— START Given data —

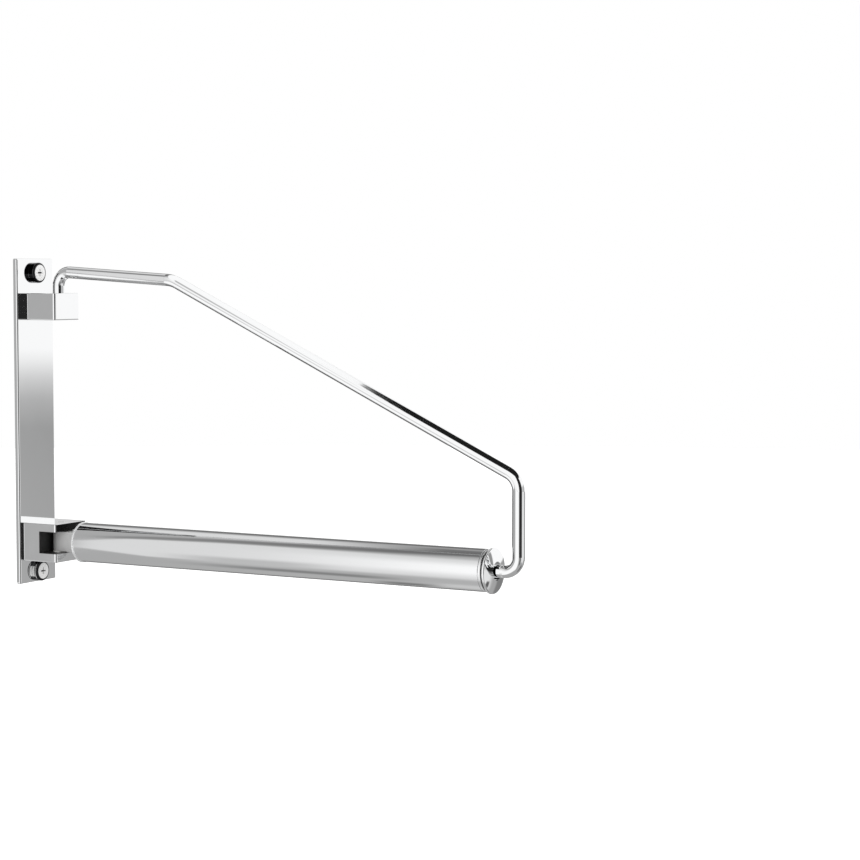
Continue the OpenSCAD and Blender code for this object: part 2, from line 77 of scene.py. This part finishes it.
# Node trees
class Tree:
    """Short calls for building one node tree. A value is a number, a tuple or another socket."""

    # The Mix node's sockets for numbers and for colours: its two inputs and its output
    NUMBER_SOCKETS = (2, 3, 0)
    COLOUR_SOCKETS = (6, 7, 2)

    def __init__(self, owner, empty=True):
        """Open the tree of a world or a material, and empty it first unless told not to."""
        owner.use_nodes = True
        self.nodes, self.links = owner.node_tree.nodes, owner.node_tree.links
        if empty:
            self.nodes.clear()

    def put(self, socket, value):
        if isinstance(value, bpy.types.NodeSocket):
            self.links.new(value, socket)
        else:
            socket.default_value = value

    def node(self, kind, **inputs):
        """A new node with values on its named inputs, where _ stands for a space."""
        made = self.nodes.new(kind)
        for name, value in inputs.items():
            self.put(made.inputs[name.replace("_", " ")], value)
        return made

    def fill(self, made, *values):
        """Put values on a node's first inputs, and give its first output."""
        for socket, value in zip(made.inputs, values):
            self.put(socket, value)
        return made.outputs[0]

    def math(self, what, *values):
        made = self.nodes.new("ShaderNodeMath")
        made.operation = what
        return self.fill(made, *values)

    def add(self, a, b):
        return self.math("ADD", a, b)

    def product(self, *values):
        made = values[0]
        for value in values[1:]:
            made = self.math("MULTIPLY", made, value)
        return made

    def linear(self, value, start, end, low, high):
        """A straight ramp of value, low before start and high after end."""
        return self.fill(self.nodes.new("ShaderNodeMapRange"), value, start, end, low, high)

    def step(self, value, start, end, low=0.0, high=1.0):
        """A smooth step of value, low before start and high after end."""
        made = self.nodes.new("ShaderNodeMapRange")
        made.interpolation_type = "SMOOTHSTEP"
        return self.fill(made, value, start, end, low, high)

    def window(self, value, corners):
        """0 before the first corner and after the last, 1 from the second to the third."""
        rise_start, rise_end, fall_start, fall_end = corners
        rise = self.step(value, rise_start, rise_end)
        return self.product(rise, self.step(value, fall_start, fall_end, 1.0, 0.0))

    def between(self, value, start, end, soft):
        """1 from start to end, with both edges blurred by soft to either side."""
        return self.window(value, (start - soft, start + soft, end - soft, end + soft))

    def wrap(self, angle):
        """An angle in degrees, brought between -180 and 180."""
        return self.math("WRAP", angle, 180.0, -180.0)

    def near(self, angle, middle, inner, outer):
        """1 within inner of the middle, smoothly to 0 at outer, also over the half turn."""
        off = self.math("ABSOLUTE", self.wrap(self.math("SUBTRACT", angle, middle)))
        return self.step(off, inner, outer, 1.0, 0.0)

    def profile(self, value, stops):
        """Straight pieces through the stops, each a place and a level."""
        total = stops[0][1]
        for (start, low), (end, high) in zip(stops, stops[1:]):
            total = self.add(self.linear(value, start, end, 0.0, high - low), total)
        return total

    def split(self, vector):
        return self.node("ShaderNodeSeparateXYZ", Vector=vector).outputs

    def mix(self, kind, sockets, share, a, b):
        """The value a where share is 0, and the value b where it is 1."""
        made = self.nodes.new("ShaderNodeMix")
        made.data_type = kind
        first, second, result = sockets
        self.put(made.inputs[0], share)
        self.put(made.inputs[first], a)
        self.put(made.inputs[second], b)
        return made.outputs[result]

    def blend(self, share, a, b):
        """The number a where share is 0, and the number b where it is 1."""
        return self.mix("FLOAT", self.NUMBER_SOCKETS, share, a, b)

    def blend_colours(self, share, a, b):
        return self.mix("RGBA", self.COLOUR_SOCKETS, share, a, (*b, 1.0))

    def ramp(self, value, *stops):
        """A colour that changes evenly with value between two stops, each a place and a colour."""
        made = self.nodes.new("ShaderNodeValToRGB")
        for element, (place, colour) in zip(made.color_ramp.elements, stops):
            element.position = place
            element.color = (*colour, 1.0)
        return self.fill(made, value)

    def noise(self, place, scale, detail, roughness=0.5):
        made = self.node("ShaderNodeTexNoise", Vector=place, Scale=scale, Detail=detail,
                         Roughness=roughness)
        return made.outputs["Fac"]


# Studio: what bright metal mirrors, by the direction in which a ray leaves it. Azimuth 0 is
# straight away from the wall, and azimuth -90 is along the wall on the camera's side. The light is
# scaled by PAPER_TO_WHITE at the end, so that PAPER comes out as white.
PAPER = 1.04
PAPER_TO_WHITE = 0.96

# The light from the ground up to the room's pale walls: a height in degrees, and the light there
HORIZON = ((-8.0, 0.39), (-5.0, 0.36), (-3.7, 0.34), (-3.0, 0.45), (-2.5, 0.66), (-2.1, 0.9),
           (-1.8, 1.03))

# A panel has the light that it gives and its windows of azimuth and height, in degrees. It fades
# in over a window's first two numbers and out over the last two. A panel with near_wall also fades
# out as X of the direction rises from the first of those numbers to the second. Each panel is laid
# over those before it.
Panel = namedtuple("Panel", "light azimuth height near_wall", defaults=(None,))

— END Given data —

| Problem statement |
All of the data needs to be reproduced exactly, with no line missing.

| Answer to the problem |
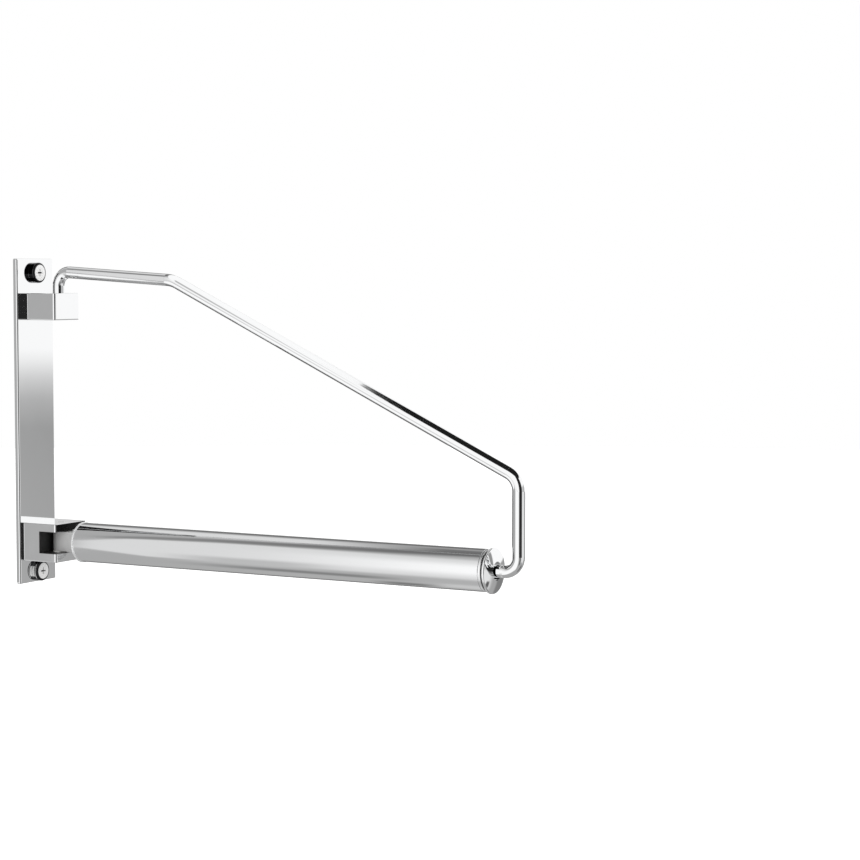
Continue the OpenSCAD and Blender code for this object: part 2, from line 77 of scene.py. This part finishes it.
# Node trees
class Tree:
    """Short calls for building one node tree. A value is a number, a tuple or another socket."""

    # The Mix node's sockets for numbers and for colours: its two inputs and its output
    NUMBER_SOCKETS = (2, 3, 0)
    COLOUR_SOCKETS = (6, 7, 2)

    def __init__(self, owner, empty=True):
        """Open the tree of a world or a material, and empty it first unless told not to."""
        owner.use_nodes = True
        self.nodes, self.links = owner.node_tree.nodes, owner.node_tree.links
        if empty:
            self.nodes.clear()

    def put(self, socket, value):
        if isinstance(value, bpy.types.NodeSocket):
            self.links.new(value, socket)
        else:
            socket.default_value = value

    def node(self, kind, **inputs):
        """A new node with values on its named inputs, where _ stands for a space."""
        made = self.nodes.new(kind)
        for name, value in inputs.items():
            self.put(made.inputs[name.replace("_", " ")], value)
        return made

    def fill(self, made, *values):
        """Put values on a node's first inputs, and give its first output."""
        for socket, value in zip(made.inputs, values):
            self.put(socket, value)
        return made.outputs[0]

    def math(self, what, *values):
        made = self.nodes.new("ShaderNodeMath")
        made.operation = what
        return self.fill(made, *values)

    def add(self, a, b):
        return self.math("ADD", a, b)

    def product(self, *values):
        made = values[0]
        for value in values[1:]:
            made = self.math("MULTIPLY", made, value)
        return made

    def linear(self, value, start, end, low, high):
        """A straight ramp of value, low before start and high after end."""
        return self.fill(self.nodes.new("ShaderNodeMapRange"), value, start, end, low, high)

    def step(self, value, start, end, low=0.0, high=1.0):
        """A smooth step of value, low before start and high after end."""
        made = self.nodes.new("ShaderNodeMapRange")
        made.interpolation_type = "SMOOTHSTEP"
        return self.fill(made, value, start, end, low, high)

    def window(self, value, corners):
        """0 before the first corner and after the last, 1 from the second to the third."""
        rise_start, rise_end, fall_start, fall_end = corners
        rise = self.step(value, rise_start, rise_end)
        return self.product(rise, self.step(value, fall_start, fall_end, 1.0, 0.0))

    def between(self, value, start, end, soft):
        """1 from start to end, with both edges blurred by soft to either side."""
        return self.window(value, (start - soft, start + soft, end - soft, end + soft))

    def wrap(self, angle):
        """An angle in degrees, brought between -180 and 180."""
        return self.math("WRAP", angle, 180.0, -180.0)

    def near(self, angle, middle, inner, outer):
        """1 within inner of the middle, smoothly to 0 at outer, also over the half turn."""
        off = self.math("ABSOLUTE", self.wrap(self.math("SUBTRACT", angle, middle)))
        return self.step(off, inner, outer, 1.0, 0.0)

    def profile(self, value, stops):
        """Straight pieces through the stops, each a place and a level."""
        total = stops[0][1]
        for (start, low), (end, high) in zip(stops, stops[1:]):
            total = self.add(self.linear(value, start, end, 0.0, high - low), total)
        return total

    def split(self, vector):
        return self.node("ShaderNodeSeparateXYZ", Vector=vector).outputs

    def mix(self, kind, sockets, share, a, b):
        """The value a where share is 0, and the value b where it is 1."""
        made = self.nodes.new("ShaderNodeMix")
        made.data_type = kind
        first, second, result = sockets
        self.put(made.inputs[0], share)
        self.put(made.inputs[first], a)
        self.put(made.inputs[second], b)
        return made.outputs[result]

    def blend(self, share, a, b):
        """The number a where share is 0, and the number b where it is 1."""
        return self.mix("FLOAT", self.NUMBER_SOCKETS, share, a, b)

    def blend_colours(self, share, a, b):
        return self.mix("RGBA", self.COLOUR_SOCKETS, share, a, (*b, 1.0))

    def ramp(self, value, *stops):
        """A colour that changes evenly with value between two stops, each a place and a colour."""
        made = self.nodes.new("ShaderNodeValToRGB")
        for element, (place, colour) in zip(made.color_ramp.elements, stops):
            element.position = place
            element.color = (*colour, 1.0)
        return self.fill(made, value)

    def noise(self, place, scale, detail, roughness=0.5):
        made = self.node("ShaderNodeTexNoise", Vector=place, Scale=scale, Detail=detail,
                         Roughness=roughness)
        return made.outputs["Fac"]


# Studio: what bright metal mirrors, by the direction in which a ray leaves it. Azimuth 0 is
# straight away from the wall, and azimuth -90 is along the wall on the camera's side. The light is
# scaled by PAPER_TO_WHITE at the end, so that PAPER comes out as white.
PAPER = 1.04
PAPER_TO_WHITE = 0.96

# The light from the ground up to the room's pale walls: a height in degrees, and the light there
HORIZON = ((-8.0, 0.39), (-5.0, 0.36), (-3.7, 0.34), (-3.0, 0.45), (-2.5, 0.66), (-2.1, 0.9),
           (-1.8, 1.03))

# A panel has the light that it gives and its windows of azimuth and height, in degrees. It fades
# in over a window's first two numbers and out over the last two. A panel with near_wall also fades
# out as X of the direction rises from the first of those numbers to the second. Each panel is laid
# over those before it.
Panel = namedtuple("Panel", "light azimuth height near_wall", defaults=(None,))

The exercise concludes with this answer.